Functionality and accuracy degradation imposed by Bit-Flip faults (BF) on the CNNs' weights makes it vital first to evaluate neural networks' behavior in the presence of faults in the design phase and then make use of these models, especially in safety-critical applications like autonomous vehicles. In the following paper, we propose a novel approach to improve the fault tolerance of convolutional neural networks through pruning their parameters with regard to their gradients instead of the more commonly used norm values. In particular, the gradient of the network's parameters on an auxiliary classification task based on Generative Adversarial Network (GAN) is exploited to identify parameters of lower generalization. Due to the inherent efficiency that all pruning techniques introduce into the model, it is practical to use the ensembled of pruned models. In this paper, we evaluate the functionality of the naïve ensemble versus the ensemble of three differently pruned models. This idea comes from the N-version Programming (NVP) concept of dependability literature.
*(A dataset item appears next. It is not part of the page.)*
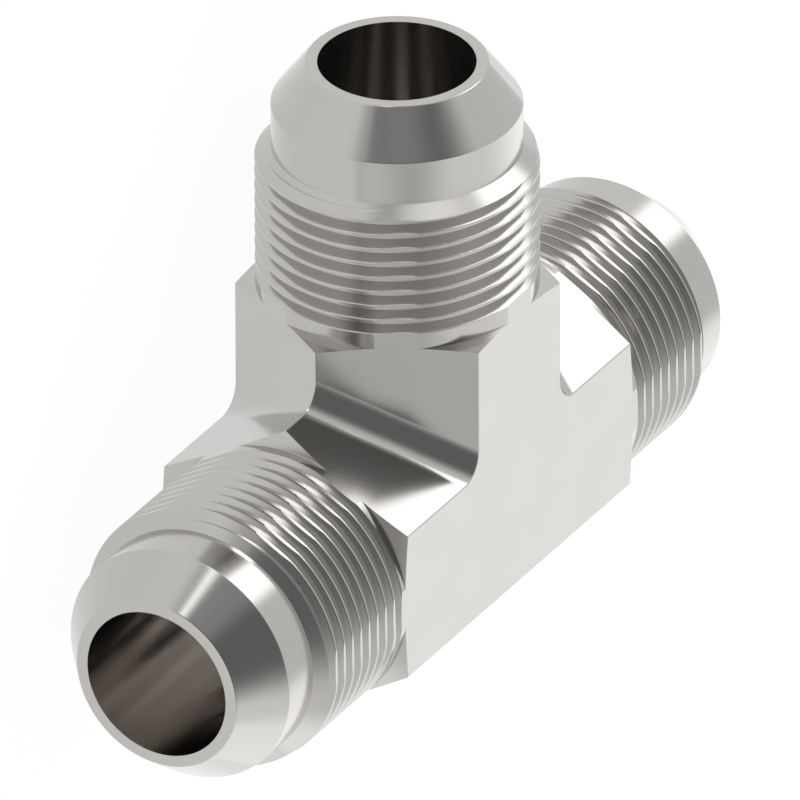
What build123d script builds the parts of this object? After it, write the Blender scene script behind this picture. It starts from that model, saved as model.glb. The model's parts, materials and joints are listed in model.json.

To assess the resiliency of our model, we conduct comprehensive random bit-flip fault injection experiments. Comparing the result of our approach to ordinary pruning techniques, we show that the classification accuracy is improved by 20% in the presence of a single fault in the network. Making an NVP ensemble of three VGG-16 GAN-aided pruned networks, we make a 10% further accuracy improvement in the presence of a single random fault in each base-learner for the CIFAR-10 dataset.